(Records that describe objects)
+++++
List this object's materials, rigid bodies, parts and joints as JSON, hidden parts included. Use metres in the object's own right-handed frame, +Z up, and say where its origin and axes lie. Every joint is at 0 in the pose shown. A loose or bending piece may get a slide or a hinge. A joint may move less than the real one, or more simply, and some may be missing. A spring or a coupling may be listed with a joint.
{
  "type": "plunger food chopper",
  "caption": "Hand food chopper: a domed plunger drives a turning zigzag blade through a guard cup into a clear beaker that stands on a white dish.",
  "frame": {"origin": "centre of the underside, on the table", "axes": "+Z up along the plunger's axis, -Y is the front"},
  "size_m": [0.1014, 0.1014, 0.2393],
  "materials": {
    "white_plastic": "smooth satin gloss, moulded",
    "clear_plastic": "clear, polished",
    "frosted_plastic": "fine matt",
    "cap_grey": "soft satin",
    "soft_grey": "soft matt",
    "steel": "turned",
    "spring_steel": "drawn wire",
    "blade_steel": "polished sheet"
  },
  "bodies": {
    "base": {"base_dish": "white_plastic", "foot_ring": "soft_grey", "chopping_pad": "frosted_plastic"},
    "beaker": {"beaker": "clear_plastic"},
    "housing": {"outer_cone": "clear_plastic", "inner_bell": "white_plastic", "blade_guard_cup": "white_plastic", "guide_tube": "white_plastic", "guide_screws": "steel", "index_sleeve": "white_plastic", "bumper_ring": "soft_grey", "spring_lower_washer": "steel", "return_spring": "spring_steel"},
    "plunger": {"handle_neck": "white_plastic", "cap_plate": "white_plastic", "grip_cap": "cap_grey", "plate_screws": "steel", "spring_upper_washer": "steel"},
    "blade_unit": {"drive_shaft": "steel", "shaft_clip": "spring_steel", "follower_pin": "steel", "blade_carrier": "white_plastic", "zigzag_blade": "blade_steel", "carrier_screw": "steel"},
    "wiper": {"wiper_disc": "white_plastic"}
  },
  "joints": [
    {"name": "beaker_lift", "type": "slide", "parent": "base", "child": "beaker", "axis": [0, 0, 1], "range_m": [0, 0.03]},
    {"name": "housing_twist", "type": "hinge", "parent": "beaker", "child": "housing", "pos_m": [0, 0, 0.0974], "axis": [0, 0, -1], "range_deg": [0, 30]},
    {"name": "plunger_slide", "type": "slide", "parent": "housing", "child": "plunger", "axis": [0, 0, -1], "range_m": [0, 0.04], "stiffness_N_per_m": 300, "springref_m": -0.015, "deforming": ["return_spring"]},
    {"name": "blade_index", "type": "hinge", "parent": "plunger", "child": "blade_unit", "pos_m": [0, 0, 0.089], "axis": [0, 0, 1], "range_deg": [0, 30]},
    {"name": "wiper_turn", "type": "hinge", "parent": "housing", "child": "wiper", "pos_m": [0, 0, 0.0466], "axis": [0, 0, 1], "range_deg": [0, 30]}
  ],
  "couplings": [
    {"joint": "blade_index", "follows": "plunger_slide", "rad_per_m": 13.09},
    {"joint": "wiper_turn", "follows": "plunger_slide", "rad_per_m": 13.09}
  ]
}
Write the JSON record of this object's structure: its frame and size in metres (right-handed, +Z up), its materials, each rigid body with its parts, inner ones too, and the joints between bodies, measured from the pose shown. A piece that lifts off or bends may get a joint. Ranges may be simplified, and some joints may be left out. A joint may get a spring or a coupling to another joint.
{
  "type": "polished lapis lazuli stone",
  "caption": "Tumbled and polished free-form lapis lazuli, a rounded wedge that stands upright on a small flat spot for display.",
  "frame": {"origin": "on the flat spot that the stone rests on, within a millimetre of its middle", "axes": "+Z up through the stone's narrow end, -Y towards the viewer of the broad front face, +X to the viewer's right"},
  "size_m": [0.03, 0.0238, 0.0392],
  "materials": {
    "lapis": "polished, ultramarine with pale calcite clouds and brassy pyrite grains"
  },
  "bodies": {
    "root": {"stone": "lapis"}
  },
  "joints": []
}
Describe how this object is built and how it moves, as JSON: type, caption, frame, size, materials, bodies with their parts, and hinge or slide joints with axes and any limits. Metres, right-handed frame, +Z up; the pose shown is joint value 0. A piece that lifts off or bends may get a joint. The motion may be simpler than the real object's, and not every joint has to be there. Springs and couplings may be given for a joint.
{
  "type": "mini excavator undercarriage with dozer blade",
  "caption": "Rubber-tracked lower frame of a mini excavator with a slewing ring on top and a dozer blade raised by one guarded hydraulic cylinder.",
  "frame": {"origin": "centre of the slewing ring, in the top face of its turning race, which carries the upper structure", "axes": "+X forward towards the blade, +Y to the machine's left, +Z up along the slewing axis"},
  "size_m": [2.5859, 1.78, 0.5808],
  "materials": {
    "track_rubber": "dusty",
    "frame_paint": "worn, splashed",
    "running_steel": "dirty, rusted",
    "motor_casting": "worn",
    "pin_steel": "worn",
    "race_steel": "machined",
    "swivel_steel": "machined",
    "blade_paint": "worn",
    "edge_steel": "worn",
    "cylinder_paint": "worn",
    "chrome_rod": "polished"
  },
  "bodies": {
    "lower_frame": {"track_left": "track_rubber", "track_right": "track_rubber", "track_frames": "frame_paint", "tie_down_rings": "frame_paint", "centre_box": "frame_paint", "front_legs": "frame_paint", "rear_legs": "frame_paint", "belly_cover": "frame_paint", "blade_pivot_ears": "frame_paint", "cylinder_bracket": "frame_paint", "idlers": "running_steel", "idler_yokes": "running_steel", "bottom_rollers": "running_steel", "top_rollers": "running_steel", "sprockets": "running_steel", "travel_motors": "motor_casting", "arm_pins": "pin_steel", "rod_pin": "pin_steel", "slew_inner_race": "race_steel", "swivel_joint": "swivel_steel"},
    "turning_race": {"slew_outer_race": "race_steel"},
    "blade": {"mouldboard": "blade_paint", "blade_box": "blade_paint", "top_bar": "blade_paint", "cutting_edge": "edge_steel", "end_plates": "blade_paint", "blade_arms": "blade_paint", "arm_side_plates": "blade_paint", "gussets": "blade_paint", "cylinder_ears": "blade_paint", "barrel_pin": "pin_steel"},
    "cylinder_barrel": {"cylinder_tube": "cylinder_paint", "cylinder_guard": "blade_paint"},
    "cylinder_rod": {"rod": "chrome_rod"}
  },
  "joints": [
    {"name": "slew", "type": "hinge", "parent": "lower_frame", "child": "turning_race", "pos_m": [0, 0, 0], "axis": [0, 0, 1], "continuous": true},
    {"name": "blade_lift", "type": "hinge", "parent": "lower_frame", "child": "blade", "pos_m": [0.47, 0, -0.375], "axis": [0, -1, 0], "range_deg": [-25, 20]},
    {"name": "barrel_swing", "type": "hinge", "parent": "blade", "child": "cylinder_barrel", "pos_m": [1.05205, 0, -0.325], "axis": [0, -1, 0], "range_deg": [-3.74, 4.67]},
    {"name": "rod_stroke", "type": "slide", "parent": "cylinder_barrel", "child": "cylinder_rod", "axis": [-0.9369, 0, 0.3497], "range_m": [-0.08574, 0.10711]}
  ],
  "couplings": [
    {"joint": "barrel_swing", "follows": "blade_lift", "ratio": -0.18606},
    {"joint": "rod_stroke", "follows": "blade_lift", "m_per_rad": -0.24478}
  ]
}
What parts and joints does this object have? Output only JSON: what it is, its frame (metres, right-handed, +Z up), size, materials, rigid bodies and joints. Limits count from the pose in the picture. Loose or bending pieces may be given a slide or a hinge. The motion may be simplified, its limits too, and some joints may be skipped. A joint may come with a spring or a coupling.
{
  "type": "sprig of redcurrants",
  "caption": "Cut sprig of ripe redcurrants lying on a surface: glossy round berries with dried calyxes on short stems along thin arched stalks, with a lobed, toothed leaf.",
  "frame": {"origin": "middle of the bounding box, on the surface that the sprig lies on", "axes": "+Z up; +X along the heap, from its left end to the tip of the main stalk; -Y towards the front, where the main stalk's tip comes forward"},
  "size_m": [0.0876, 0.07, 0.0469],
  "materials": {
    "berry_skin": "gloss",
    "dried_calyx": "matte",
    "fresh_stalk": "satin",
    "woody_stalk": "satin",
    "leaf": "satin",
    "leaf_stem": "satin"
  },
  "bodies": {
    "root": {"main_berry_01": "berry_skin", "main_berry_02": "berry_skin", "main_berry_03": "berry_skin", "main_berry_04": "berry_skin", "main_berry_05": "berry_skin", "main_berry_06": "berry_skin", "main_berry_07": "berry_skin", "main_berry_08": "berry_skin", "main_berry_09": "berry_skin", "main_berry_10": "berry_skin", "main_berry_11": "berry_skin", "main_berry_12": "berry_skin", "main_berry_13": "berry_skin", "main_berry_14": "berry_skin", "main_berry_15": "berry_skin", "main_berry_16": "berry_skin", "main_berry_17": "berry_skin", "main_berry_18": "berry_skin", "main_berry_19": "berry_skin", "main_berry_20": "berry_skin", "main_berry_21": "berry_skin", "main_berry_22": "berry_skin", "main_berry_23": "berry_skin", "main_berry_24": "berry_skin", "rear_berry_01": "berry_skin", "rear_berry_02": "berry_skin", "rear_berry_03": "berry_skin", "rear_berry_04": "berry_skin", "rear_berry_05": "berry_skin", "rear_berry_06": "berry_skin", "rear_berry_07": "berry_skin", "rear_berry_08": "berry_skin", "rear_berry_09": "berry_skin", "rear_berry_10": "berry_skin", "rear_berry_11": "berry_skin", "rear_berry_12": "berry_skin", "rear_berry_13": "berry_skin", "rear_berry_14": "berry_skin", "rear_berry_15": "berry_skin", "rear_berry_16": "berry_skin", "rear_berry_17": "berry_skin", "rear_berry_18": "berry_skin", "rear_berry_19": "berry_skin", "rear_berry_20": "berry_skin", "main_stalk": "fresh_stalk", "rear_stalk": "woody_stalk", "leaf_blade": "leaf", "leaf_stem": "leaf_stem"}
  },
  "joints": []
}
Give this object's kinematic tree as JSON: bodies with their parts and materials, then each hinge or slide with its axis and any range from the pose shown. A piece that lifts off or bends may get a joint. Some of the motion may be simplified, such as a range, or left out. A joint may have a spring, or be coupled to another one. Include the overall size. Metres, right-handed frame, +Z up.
+++++
> SET EXERCISE
From the entries above, copy each line holding "lifts".

> WRITTEN REPLY
Write the JSON record of this object's structure: its frame and size in metres (right-handed, +Z up), its materials, each rigid body with its parts, inner ones too, and the joints between bodies, measured from the pose shown. A piece that lifts off or bends may get a joint. Ranges may be simplified, and some joints may be left out. A joint may get a spring or a coupling to another joint.
Describe how this object is built and how it moves, as JSON: type, caption, frame, size, materials, bodies with their parts, and hinge or slide joints with axes and any limits. Metres, right-handed frame, +Z up; the pose shown is joint value 0. A piece that lifts off or bends may get a joint. The motion may be simpler than the real object's, and not every joint has to be there. Springs and couplings may be given for a joint.
Give this object's kinematic tree as JSON: bodies with their parts and materials, then each hinge or slide with its axis and any range from the pose shown. A piece that lifts off or bends may get a joint. Some of the motion may be simplified, such as a range, or left out. A joint may have a spring, or be coupled to another one. Include the overall size. Metres, right-handed frame, +Z up.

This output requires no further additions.